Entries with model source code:
▼▼▼
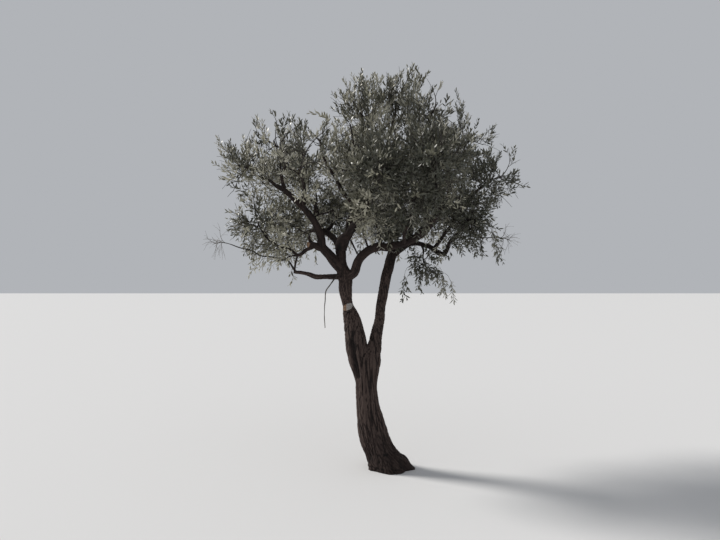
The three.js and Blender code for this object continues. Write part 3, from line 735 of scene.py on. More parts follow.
# Each limb's bark is drawn from a part of the noise to itself, and so is each of the bark's parts. The
# last shift is for the grain in the material.
LIMB_SHIFT = (5.1, 2.3, 7.7)
ROPE_SHIFT = 11
PLATE_SHIFT = 23
GRAIN_SHIFT = 31
PLACE_SHIFT = 0.37
# Painted shade darkens the wood high in the crown and near the ground: by how much, and between which
# heights
CROWN_SHADE = (0.62, 2.2, 2.9)
FOOT_SHADE = (0.45, 0.2, 0.75)


def line_samples(points, radii, index):
    """Places along one line: point, radius, run, index, and the three directions of its frame."""
    along, across, over = carried_frames(points)
    return np.column_stack(
        [points, radii, run_along(points), np.full(len(points), index), along, across, over])


def trunk_samples():
    """Places up the trunk's middle line."""
    height = np.linspace(0, TRUNK["height"], 80)
    mean = root_flare(height) + 0.5 * fork_widening(height)
    return line_samples(trunk_axis(height) * MM, mean * MM, 0)


def wood_samples(lines):
    """Samples of several lines of wood, each a pair of points and radii."""
    return np.vstack([line_samples(points, radii, i + 1) for i, (points, radii) in enumerate(lines)])


def bark_places(verts, samples, joined):
    """For each vertex: its place across and along its limb, that limb's radius, and its number."""
    nearest = np.zeros(len(verts), int)
    for start in range(0, len(verts), BATCH):
        part = verts[start:start + BATCH]
        gap = np.linalg.norm(part[:, None] - samples[None, :, :3], axis=2) - samples[None, :, 3]
        nearest[start:start + BATCH] = gap.argmin(axis=1)
    near = samples[nearest]
    off = verts - near[:, :3]
    along = near[:, 4] + (off * near[:, 6:9]).sum(axis=1)
    across = (off * near[:, 9:12]).sum(axis=1)
    over = (off * near[:, 12:15]).sum(axis=1)
    places, limb = np.stack([across, over, along], axis=1), near[:, 5]
    # The grain runs straight on from the trunk into its two stems
    upright = verts - trunk_axis(verts[:, 2] / MM) * MM * [1, 1, 0]
    shared = (limb < len(STEMS) + 1)[:, None] & joined
    return np.where(shared, upright, places), near[:, 3], np.where(shared[:, 0], 0, limb)


def noise_at(places, scale, shift):
    """Smooth noise at these places, from -1 to 1, after each axis is divided by its scale."""
    spots = places / np.asarray(scale) + shift
    return np.array([noise.noise(spot) for spot in spots])


def in_hollow(verts, foot, top, breadth):
    """1 along the middle of a hollow in the front of the wood, and less away from it."""
    foot, top = np.array(foot) * MM, np.array(top) * MM
    spot = verts[:, [0, 2]]
    share = np.clip((spot - foot) @ (top - foot) / ((top - foot) @ (top - foot)), 0, 1)
    gap = np.linalg.norm(spot - foot - share[:, None] * (top - foot), axis=1)
    floor, rim = HOLLOW_WALL
    return (1 - smooth_step(gap, floor * breadth * MM, rim * breadth * MM)) * (verts[:, 1] < 0)


def bark_relief(verts, places, radius, limb, wood):
    """How far each vertex moves out, and how high it lies in the bark, from 0 to 1, lowered by painted
    shade.
    """
    shift = limb[:, None] * np.array([LIMB_SHIFT])
    size = np.clip(radius / FULL_GROWN, *DEPTH_LIMITS)
    spots = places / np.clip(size, FINEST, 1)[:, None]
    lobes = noise_at(verts, LOBE_SIZE, 0)
    # Deep furrows part the ropes of wood, and finer ones part the plates on them
    ropes = smooth_step(np.abs(noise_at(spots, ROPE_SIZE, shift + ROPE_SHIFT)), 0.0, ROPE_FURROW)
    plates = smooth_step(np.abs(noise_at(spots, PLATE_SIZE, shift + PLATE_SHIFT)), 0.0, PLATE_FURROW)
    grain = noise_at(spots, GRAIN_SIZE, shift + GRAIN_SHIFT)
    height = ropes * (ROPE_HEIGHT + PLATE_HEIGHT * plates) + GRAIN_HEIGHT * grain
    ridges = wood.ridge_depth * size ** DEPTH_POWER * (height - BARK_LEVEL)
    out = wood.lobe_depth * radius * lobes + ridges
    for foot, top, breadth, depth in HOLLOWS:
        inside = in_hollow(verts, foot, top, breadth)
        out -= depth * MM * inside
        # Painted shade: the bark's colour is darkened inside the hollow
        height = height * (1 - HOLLOW_SHADE * inside)
    # Painted shade darkens the bark's colour high in the crown and near the ground
    shade, low, high = CROWN_SHADE
    height = height * (1 - shade * smooth_step(verts[:, 2], low, high))
    shade, low, high = FOOT_SHADE
    height = height * (1 - shade * (1 - smooth_step(verts[:, 2], low, high)))
    return out, np.clip(height, 0, 1)


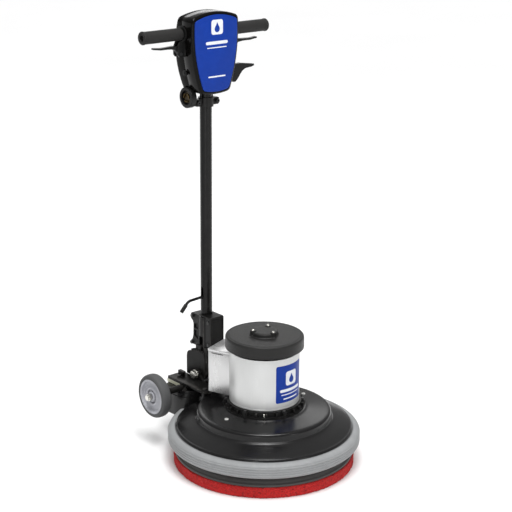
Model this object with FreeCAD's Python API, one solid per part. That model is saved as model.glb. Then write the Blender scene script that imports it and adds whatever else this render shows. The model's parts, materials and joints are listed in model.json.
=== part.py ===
"""Rotary floor machine: a planetary-drive scrubbing and polishing machine.

Frame: origin on the floor at the drive axis, +Z up, +Y forward (from the handle towards the
motor), +X to the operator's right. The machine stands on its pad with the handle upright.
"""
import FreeCAD, Part
import math
import os

V = FreeCAD.Vector
X, Y, Z = V(1, 0, 0), V(0, 1, 0), V(0, 0, 1)

# driving dimensions, in millimetres
PAD_D = 508.0
PAD_H = 31.0
DRIVER_TOP = 58.0
BUMPER_BOTTOM = 62.0
RIM_Z = 104.0
RIM_R = 249.5
BUMPER_R = 270.0
BUMPER_GAP = 25.0
DECK_WALL = 6.0
STEP_R = 188.0
CROWN_Z = 167.0
NECK_X = 27.0        # centre of the neck's round corner
NECK_Y = -285.7
NECK_R = 73.0
NECK_TOP = 150.0
BEAD = 2.0           # how far the neck's beads stand out
SHELL_R = 97.6
SHELL_WALL = 2.5
SHELL_BOTTOM = 184.0
CAP_BOTTOM = 339.0
CAP_TOP = 374.0
CAP_R = 109.5
CAP_EAR_R = 33.0     # radial place of the cap's screw ears
CAP_EAR_TURN = 94.0
CAP_EAR_H = 14.0
BELL_EAR_R = 106.5   # radial place of the end bell's bolts
BELL_EAR_TURN = 20.0
CORE_Z = 210.0       # bottom of the rotor and stator stacks
CORE_H = 90.0
AIR_GAP_R = 54.5
BOX_TURN = 20.0      # how far round the motor the capacitor box sits
BOX_W = 44.0
BOX_REAR = -157.0
BOX_BOTTOM = 188.0
BOX_TOP = 316.0

GEAR_MODULE = 1.25
SUN_TEETH = 12
PLANET_TEETH = 48
RING_TEETH = 108
PRESSURE_ANGLE = math.radians(25)
BACKLASH = 0.17
GEAR_Z = 130.0
GEAR_H = 20.0
CARRIER_R = GEAR_MODULE * (SUN_TEETH + PLANET_TEETH) / 2
PLANETS = 3

HANDLE_Y = -257.0
PIVOT_Y = -262.0
PIVOT_Z = 184.0
PIVOT_R = 6.0
AXLE_Y = -269.0
AXLE_Z = 152.0
AXLE_R = 6.3
AXLE_SPACER_R = 10.0
WHEEL_R = 63.5
WHEEL_W = 32.0
WHEEL_X = 180.0
YOKE_TOP = 142.0
YOKE_T = 6.0
YOKE_X = 84.0
YOKE_NOSE = 46.0     # half width of the yoke's narrow front
YOKE_WALL = 4.0
YOKE_REAR = -334.0
YOKE_FRONT = -246.0  # front edge of the yoke's side walls
FLANGE_Z = 169.0
SECTOR_R = 75.0
SECTOR_X = 22.0
SECTOR_T = 6.0
EAR_X = SECTOR_X + SECTOR_T
EAR_T = 8.0
KNUCKLE_X = SECTOR_X - 1.5
PLUG_X = 142.0
PLUG_Y = 7.5
PLUG_Z = 159.0
PLUG_R = 5.4
FLANGE_BOLT_X = 70.0
FLANGE_BOLT_Y = -178.0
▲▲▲
Return the entries above exactly as they appear.

_THE OUTPUT:_
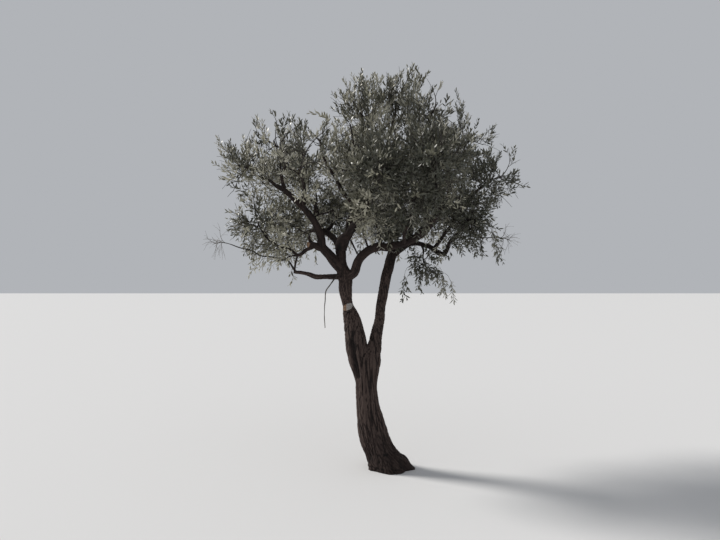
The three.js and Blender code for this object continues. Write part 3, from line 735 of scene.py on. More parts follow.
# Each limb's bark is drawn from a part of the noise to itself, and so is each of the bark's parts. The
# last shift is for the grain in the material.
LIMB_SHIFT = (5.1, 2.3, 7.7)
ROPE_SHIFT = 11
PLATE_SHIFT = 23
GRAIN_SHIFT = 31
PLACE_SHIFT = 0.37
# Painted shade darkens the wood high in the crown and near the ground: by how much, and between which
# heights
CROWN_SHADE = (0.62, 2.2, 2.9)
FOOT_SHADE = (0.45, 0.2, 0.75)


def line_samples(points, radii, index):
    """Places along one line: point, radius, run, index, and the three directions of its frame."""
    along, across, over = carried_frames(points)
    return np.column_stack(
        [points, radii, run_along(points), np.full(len(points), index), along, across, over])


def trunk_samples():
    """Places up the trunk's middle line."""
    height = np.linspace(0, TRUNK["height"], 80)
    mean = root_flare(height) + 0.5 * fork_widening(height)
    return line_samples(trunk_axis(height) * MM, mean * MM, 0)


def wood_samples(lines):
    """Samples of several lines of wood, each a pair of points and radii."""
    return np.vstack([line_samples(points, radii, i + 1) for i, (points, radii) in enumerate(lines)])


def bark_places(verts, samples, joined):
    """For each vertex: its place across and along its limb, that limb's radius, and its number."""
    nearest = np.zeros(len(verts), int)
    for start in range(0, len(verts), BATCH):
        part = verts[start:start + BATCH]
        gap = np.linalg.norm(part[:, None] - samples[None, :, :3], axis=2) - samples[None, :, 3]
        nearest[start:start + BATCH] = gap.argmin(axis=1)
    near = samples[nearest]
    off = verts - near[:, :3]
    along = near[:, 4] + (off * near[:, 6:9]).sum(axis=1)
    across = (off * near[:, 9:12]).sum(axis=1)
    over = (off * near[:, 12:15]).sum(axis=1)
    places, limb = np.stack([across, over, along], axis=1), near[:, 5]
    # The grain runs straight on from the trunk into its two stems
    upright = verts - trunk_axis(verts[:, 2] / MM) * MM * [1, 1, 0]
    shared = (limb < len(STEMS) + 1)[:, None] & joined
    return np.where(shared, upright, places), near[:, 3], np.where(shared[:, 0], 0, limb)


def noise_at(places, scale, shift):
    """Smooth noise at these places, from -1 to 1, after each axis is divided by its scale."""
    spots = places / np.asarray(scale) + shift
    return np.array([noise.noise(spot) for spot in spots])


def in_hollow(verts, foot, top, breadth):
    """1 along the middle of a hollow in the front of the wood, and less away from it."""
    foot, top = np.array(foot) * MM, np.array(top) * MM
    spot = verts[:, [0, 2]]
    share = np.clip((spot - foot) @ (top - foot) / ((top - foot) @ (top - foot)), 0, 1)
    gap = np.linalg.norm(spot - foot - share[:, None] * (top - foot), axis=1)
    floor, rim = HOLLOW_WALL
    return (1 - smooth_step(gap, floor * breadth * MM, rim * breadth * MM)) * (verts[:, 1] < 0)


def bark_relief(verts, places, radius, limb, wood):
    """How far each vertex moves out, and how high it lies in the bark, from 0 to 1, lowered by painted
    shade.
    """
    shift = limb[:, None] * np.array([LIMB_SHIFT])
    size = np.clip(radius / FULL_GROWN, *DEPTH_LIMITS)
    spots = places / np.clip(size, FINEST, 1)[:, None]
    lobes = noise_at(verts, LOBE_SIZE, 0)
    # Deep furrows part the ropes of wood, and finer ones part the plates on them
    ropes = smooth_step(np.abs(noise_at(spots, ROPE_SIZE, shift + ROPE_SHIFT)), 0.0, ROPE_FURROW)
    plates = smooth_step(np.abs(noise_at(spots, PLATE_SIZE, shift + PLATE_SHIFT)), 0.0, PLATE_FURROW)
    grain = noise_at(spots, GRAIN_SIZE, shift + GRAIN_SHIFT)
    height = ropes * (ROPE_HEIGHT + PLATE_HEIGHT * plates) + GRAIN_HEIGHT * grain
    ridges = wood.ridge_depth * size ** DEPTH_POWER * (height - BARK_LEVEL)
    out = wood.lobe_depth * radius * lobes + ridges
    for foot, top, breadth, depth in HOLLOWS:
        inside = in_hollow(verts, foot, top, breadth)
        out -= depth * MM * inside
        # Painted shade: the bark's colour is darkened inside the hollow
        height = height * (1 - HOLLOW_SHADE * inside)
    # Painted shade darkens the bark's colour high in the crown and near the ground
    shade, low, high = CROWN_SHADE
    height = height * (1 - shade * smooth_step(verts[:, 2], low, high))
    shade, low, high = FOOT_SHADE
    height = height * (1 - shade * (1 - smooth_step(verts[:, 2], low, high)))
    return out, np.clip(height, 0, 1)


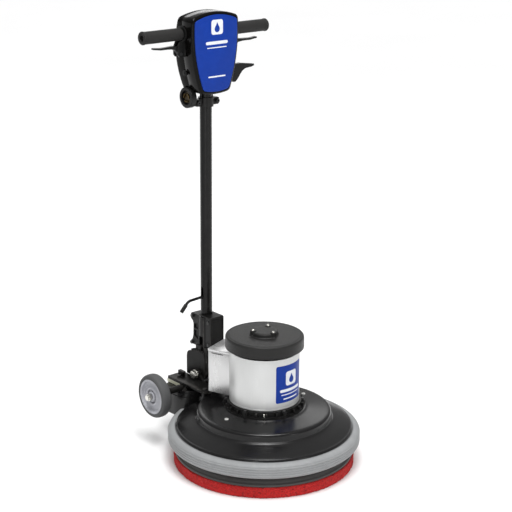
Model this object with FreeCAD's Python API, one solid per part. That model is saved as model.glb. Then write the Blender scene script that imports it and adds whatever else this render shows. The model's parts, materials and joints are listed in model.json.
=== part.py ===
"""Rotary floor machine: a planetary-drive scrubbing and polishing machine.

Frame: origin on the floor at the drive axis, +Z up, +Y forward (from the handle towards the
motor), +X to the operator's right. The machine stands on its pad with the handle upright.
"""
import FreeCAD, Part
import math
import os

V = FreeCAD.Vector
X, Y, Z = V(1, 0, 0), V(0, 1, 0), V(0, 0, 1)

# driving dimensions, in millimetres
PAD_D = 508.0
PAD_H = 31.0
DRIVER_TOP = 58.0
BUMPER_BOTTOM = 62.0
RIM_Z = 104.0
RIM_R = 249.5
BUMPER_R = 270.0
BUMPER_GAP = 25.0
DECK_WALL = 6.0
STEP_R = 188.0
CROWN_Z = 167.0
NECK_X = 27.0        # centre of the neck's round corner
NECK_Y = -285.7
NECK_R = 73.0
NECK_TOP = 150.0
BEAD = 2.0           # how far the neck's beads stand out
SHELL_R = 97.6
SHELL_WALL = 2.5
SHELL_BOTTOM = 184.0
CAP_BOTTOM = 339.0
CAP_TOP = 374.0
CAP_R = 109.5
CAP_EAR_R = 33.0     # radial place of the cap's screw ears
CAP_EAR_TURN = 94.0
CAP_EAR_H = 14.0
BELL_EAR_R = 106.5   # radial place of the end bell's bolts
BELL_EAR_TURN = 20.0
CORE_Z = 210.0       # bottom of the rotor and stator stacks
CORE_H = 90.0
AIR_GAP_R = 54.5
BOX_TURN = 20.0      # how far round the motor the capacitor box sits
BOX_W = 44.0
BOX_REAR = -157.0
BOX_BOTTOM = 188.0
BOX_TOP = 316.0

GEAR_MODULE = 1.25
SUN_TEETH = 12
PLANET_TEETH = 48
RING_TEETH = 108
PRESSURE_ANGLE = math.radians(25)
BACKLASH = 0.17
GEAR_Z = 130.0
GEAR_H = 20.0
CARRIER_R = GEAR_MODULE * (SUN_TEETH + PLANET_TEETH) / 2
PLANETS = 3

HANDLE_Y = -257.0
PIVOT_Y = -262.0
PIVOT_Z = 184.0
PIVOT_R = 6.0
AXLE_Y = -269.0
AXLE_Z = 152.0
AXLE_R = 6.3
AXLE_SPACER_R = 10.0
WHEEL_R = 63.5
WHEEL_W = 32.0
WHEEL_X = 180.0
YOKE_TOP = 142.0
YOKE_T = 6.0
YOKE_X = 84.0
YOKE_NOSE = 46.0     # half width of the yoke's narrow front
YOKE_WALL = 4.0
YOKE_REAR = -334.0
YOKE_FRONT = -246.0  # front edge of the yoke's side walls
FLANGE_Z = 169.0
SECTOR_R = 75.0
SECTOR_X = 22.0
SECTOR_T = 6.0
EAR_X = SECTOR_X + SECTOR_T
EAR_T = 8.0
KNUCKLE_X = SECTOR_X - 1.5
PLUG_X = 142.0
PLUG_Y = 7.5
PLUG_Z = 159.0
PLUG_R = 5.4
FLANGE_BOLT_X = 70.0
FLANGE_BOLT_Y = -178.0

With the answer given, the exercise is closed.